I need to fetch content from some 3000 urls. I'm using HttpClient
, create Task
for each url, add tasks to list and then await Task.WhenAll
. Something like this
var tasks = new List<Task<string>>();
foreach (var url in urls) {
var task = Task.Run(() => httpClient.GetStringAsync(url));
tasks.Add(task);
}
var t = Task.WhenAll(tasks);
However many tasks end up in Faulted
or Canceled
states. I thought it might be problem with the concrete urls, but no. I can fetch those url no problem with curl in parallel.
I tried HttpClientHandler
, WinHttpHandler
with various timeouts etc. Always several hundred urls end with an error.
Then I tried to fetch those urls in batches of 10 and that works. No errors, but very slow. Curl will fetch 3000 urls in parallel very fast.

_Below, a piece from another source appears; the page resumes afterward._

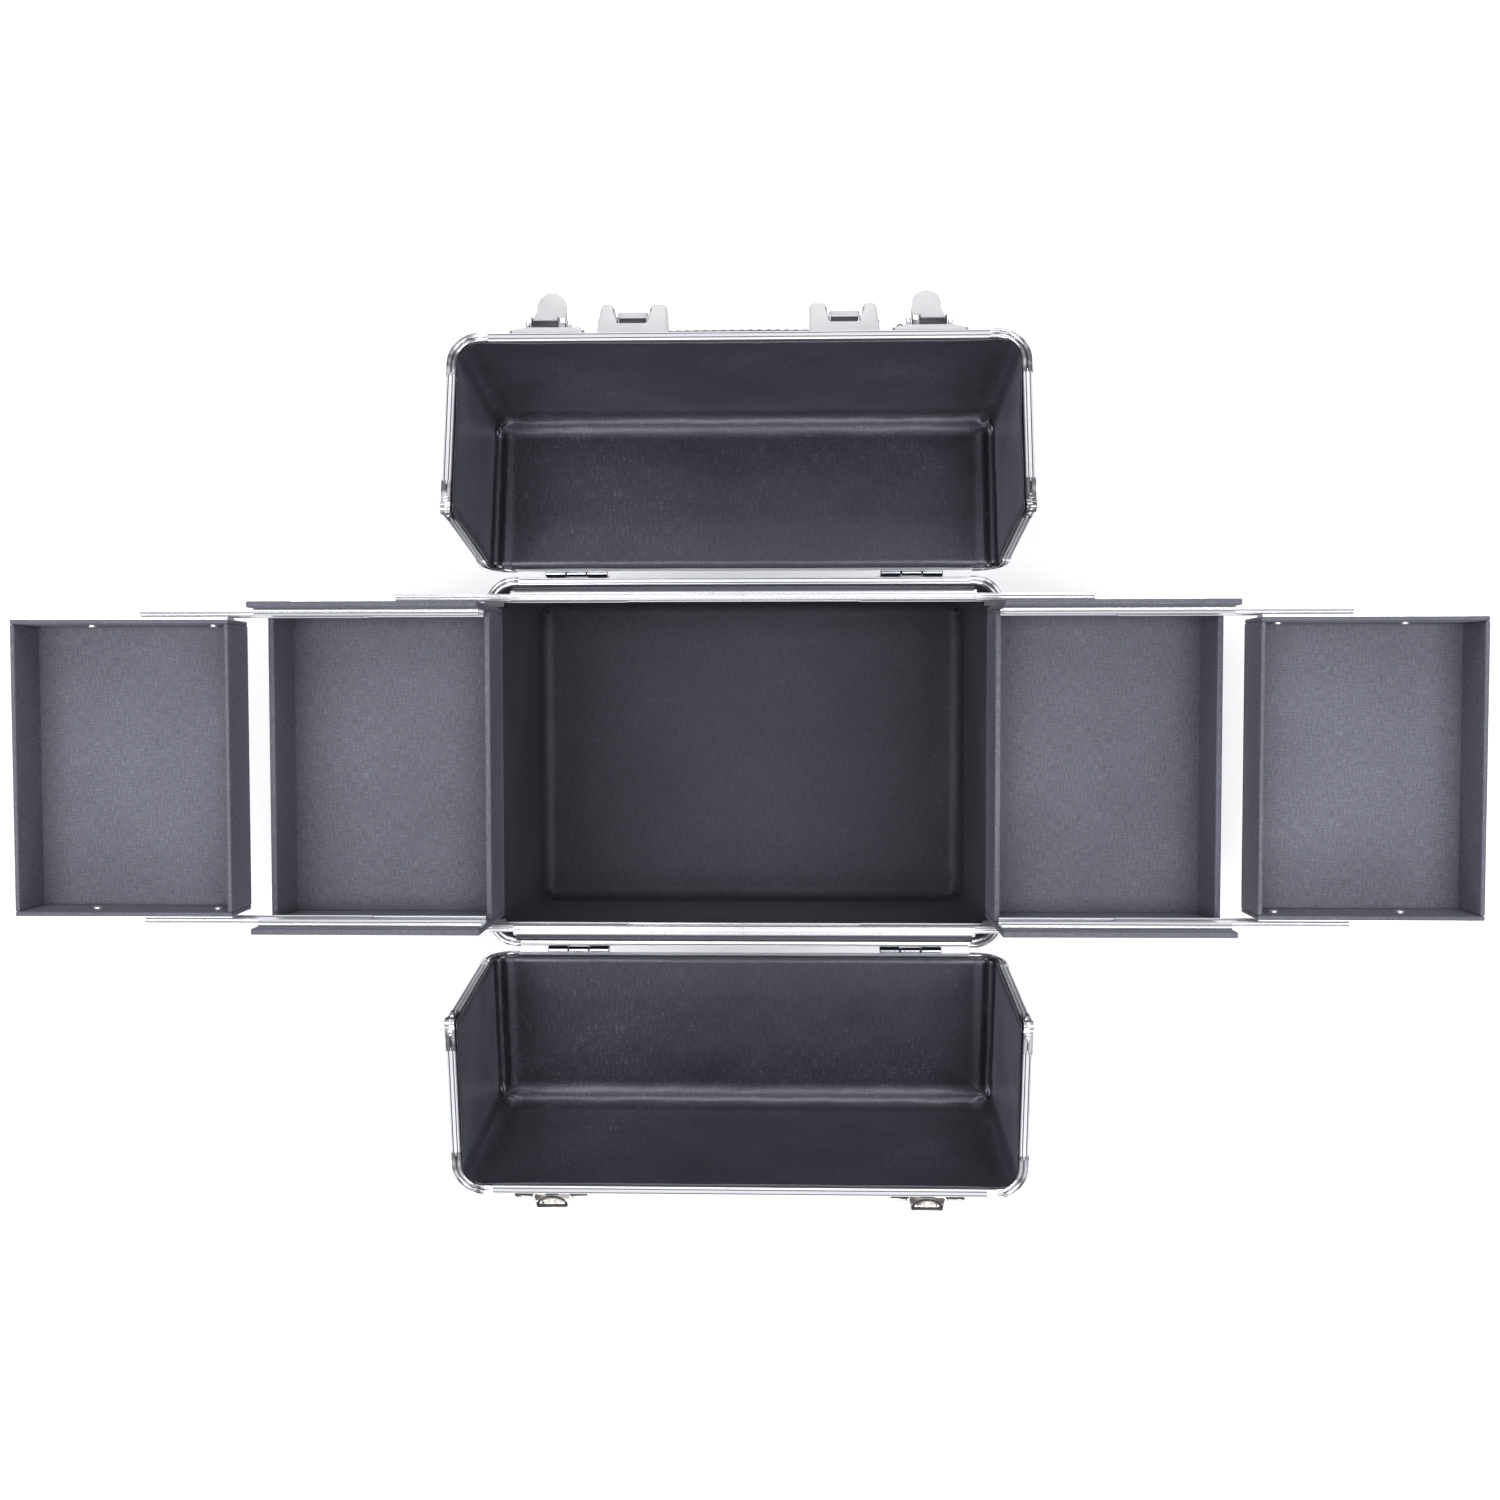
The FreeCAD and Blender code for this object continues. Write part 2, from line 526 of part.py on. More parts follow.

Then I tried to get httpbin.org 3000 times to verify that the issue is not with my particular urls:
var handler = new HttpClientHandler() { MaxConnectionsPerServer = 5000 };
var httpClient = new HttpClient(handler);
var tasks = new List<Task<HttpResponseMessage>>();
foreach (var _ in Enumerable.Range(1, 3000)) {
var task = Task.Run(() => httpClient.GetAsync("http://httpbin.org"));
tasks.Add(task);
}
var t = Task.WhenAll(tasks);
try { await t.ConfigureAwait(false); } catch { }
int ok = 0, faulted = 0, cancelled = 0;
foreach (var task in tasks) {
switch (task.Status) {
case TaskStatus.RanToCompletion: ok++; break;
case TaskStatus.Faulted: faulted++; break;
case TaskStatus.Canceled: cancelled++; break;
}
}
Console.WriteLine($"RanToCompletion: {ok} Faulted: {faulted} Canceled: {cancelled}");
Again, always several hundred Tasks end in error.
So, what is the issue here? Why I cannot get those urls with async
?
I'm using .NET Core and therefore the suggestion to use ServicePointManager (Trying to run multiple HTTP requests in parallel, but being limited by Windows (registry)) is not applicable.
Also, the urls I need to fetch point to different hosts. The code with httpbin is just a test, to show that the problem was not with my urls being invalid.